We were not taking horses and marched in the charge of an officer right through the busy crowd and halted alongside a boat which already seemed packed with troops. But after a seemingly endless wait we were marched on board and, dodging men stripped to the waist who were washing in buckets, we climbed down iron ladders into the bowels of the hold, were herded into a corner and told to make ourselves comfortable. Tea would be dished out in half an hour.

Holds are usually iron. This was. Furthermore it had been recently red-leaded. Throw in a strong suggestion of garlic and more than a hint of sea-sickness and you get some idea of the perfume that greeted us, friendly-like.

The comments, entirely good-natured, were unprintable. There were no bunks. We had one blanket each and a greatcoat. My thoughts turned to the first-class stateroom of the Caronia in which only four months previously I had had no thought of war. The accepted form of romance and the glamour of war have been altered. There are no cheering crowds and fluttering handkerchiefs and brass bands. The new romance is the light of the moon flickering on darkened ships that creep one after the other through the mine barrier out into deep waters, turning to silver the foam ripped by the bows, picking out the white expressionless faces of silent thousands of khaki-clad men lining the rail, following the will-o’-the-wisp which beckoned to a strange land.

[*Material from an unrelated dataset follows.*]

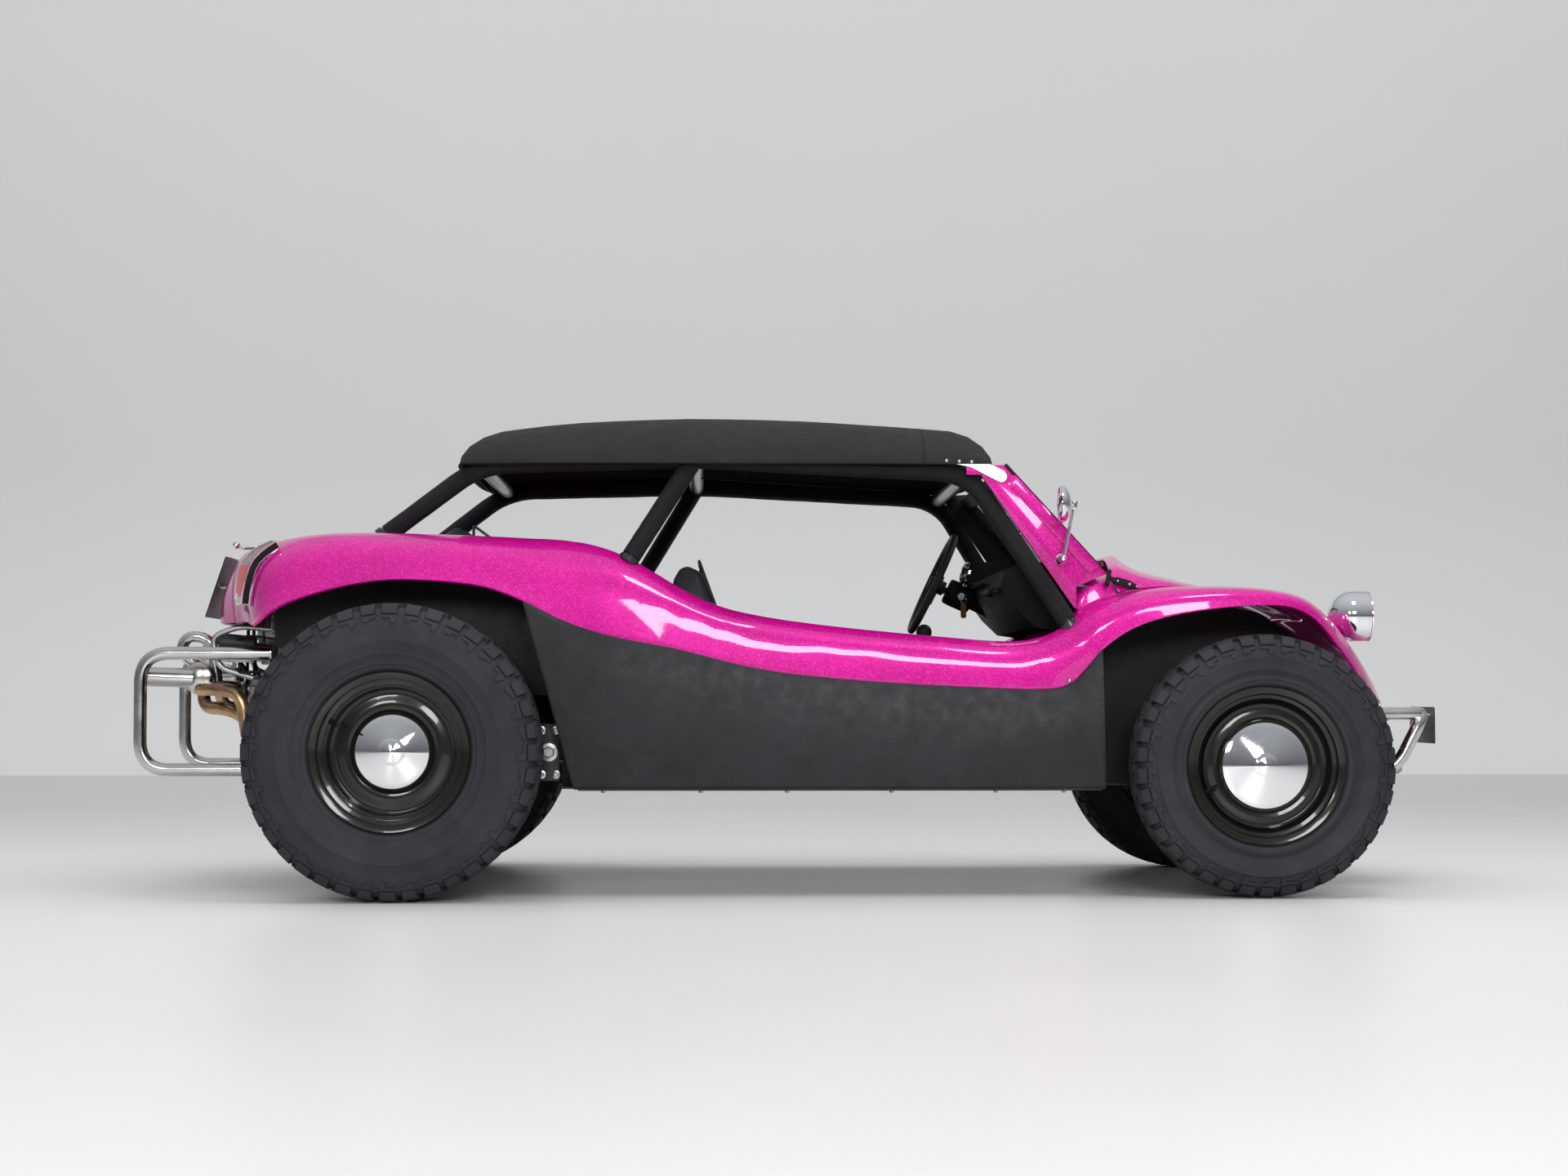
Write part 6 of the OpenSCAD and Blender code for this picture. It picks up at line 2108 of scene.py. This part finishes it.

How many of them knew what they were going to fight for? How many of them realized the unforgettable hell they were to be engulfed in, the sacrifice which they so readily made of youth, love, ambition, life itself—and to what end? To give the lie to one man who wished to alter the face of the world? To take the part of the smaller country trampled and battered by the bully? To save from destruction the greasy skins of dirty-minded politicians, thinking financially or even imperially, but staying at home?

God knows why most of us went.

But the sting of the Channel wind as we set our faces to the enemy drove all reason from the mind and filled it with a mighty exultation. If Death were there to meet us, well, it was all in the game.